Material is one thing, delivering laughs another. Katz coached former United Nations Ambassador Madeline Albright by bringing in a professional standup comedian and having her listen to his comedic cadences as he read the material.
"Here's someone who speaks six or seven languages—she can pick up a cadence," Katz said.
Both Cherry and Katz said Obama has great natural comedic timing. "He pauses anyway, and that works really well if you're doing dry humor, which is the stuff they give him," explained Cherry. "It's very thoughtful and works out perfectly to the way he talks."
Katz agrees, but thinks Obama has found his true comedic voice only recently. "For a while, my critique of Obama was he looked like a guy who was really enjoying himself immensely as he read off a bunch of really funny jokes his staff had written for him," Katz said. "But it did not sound like his voice to me."
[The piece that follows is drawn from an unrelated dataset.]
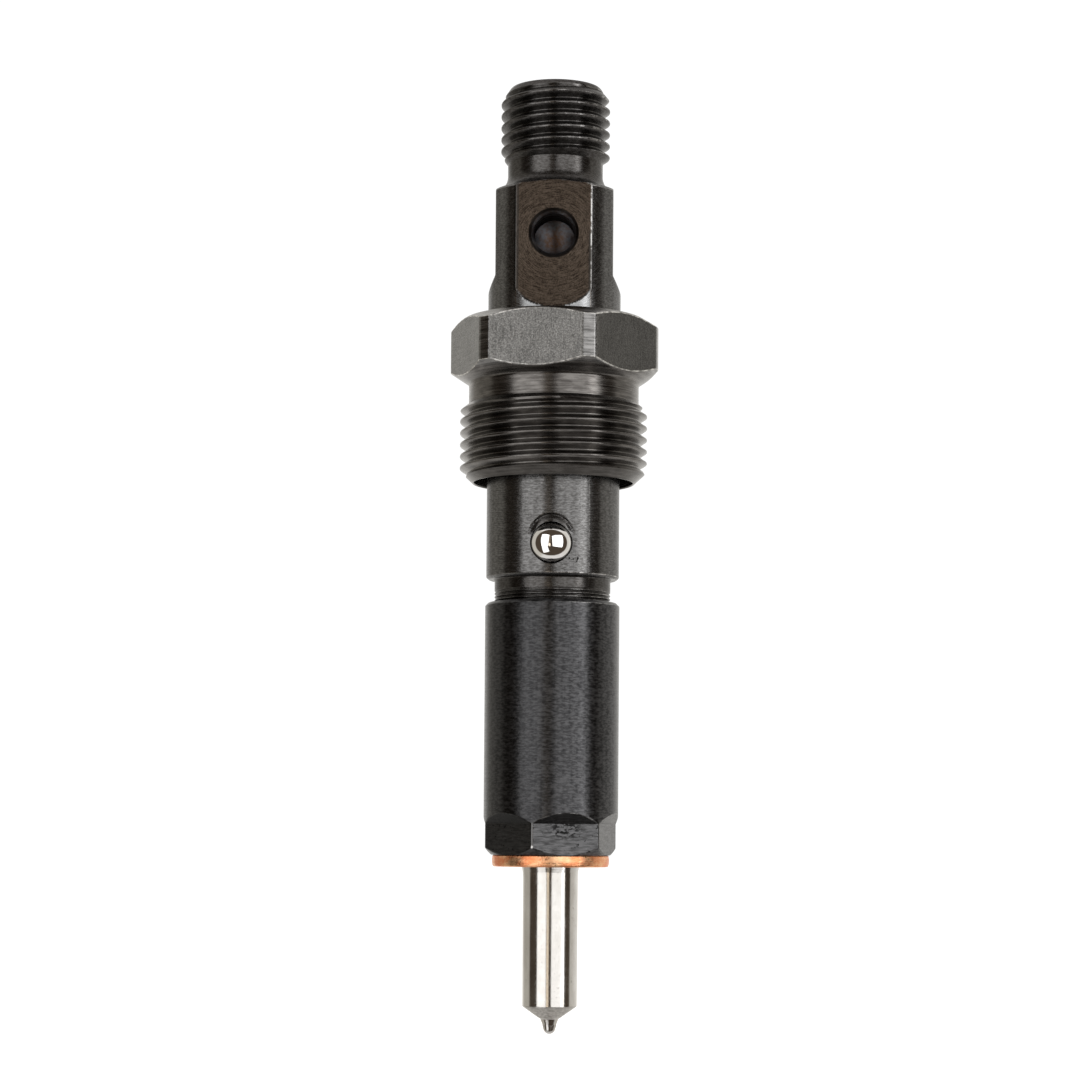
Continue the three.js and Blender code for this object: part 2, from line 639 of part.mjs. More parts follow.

Obama's two potential successors had to put their own comedic chops on display at last month's Al Smith Dinner in New York. Katz said that Hillary Clinton should have been a little more self-deprecating. "I would have crossed out all but two or three of the jokes at Trump's expense," he told me. "To me, making fun of him at this point, is like poking a bear in a cage; it's practically beneath us. To try and provoke him, to me, is borderline cruel at this point."
"She's going to learn that conceding more brings bigger dividends," Katz added.
Trump, meanwhile, simply died onstage, and even got booed when his jibes turned into humorless insults.
"That's the worst I've seen a politician bomb," said Cherry. "He's not funny, he's just mean. That's what sells him. People who want mean like him."
"Trump has thrown out the entire political playbook as it existed before 2016," said Katz. "And humor is in that playbook. Nothing that he does corresponds to the standard operational procedure of using humor to win and influence people."
Trump's interpretation of humor, as Katz sees it, fails in all aspects of the effective political paradigm. "There's nothing kind. There's nothing self-defacing. There's nothing self-directed. There's nothing honest." His jokes "exist to hurt. So humor is probably the wrong word for it."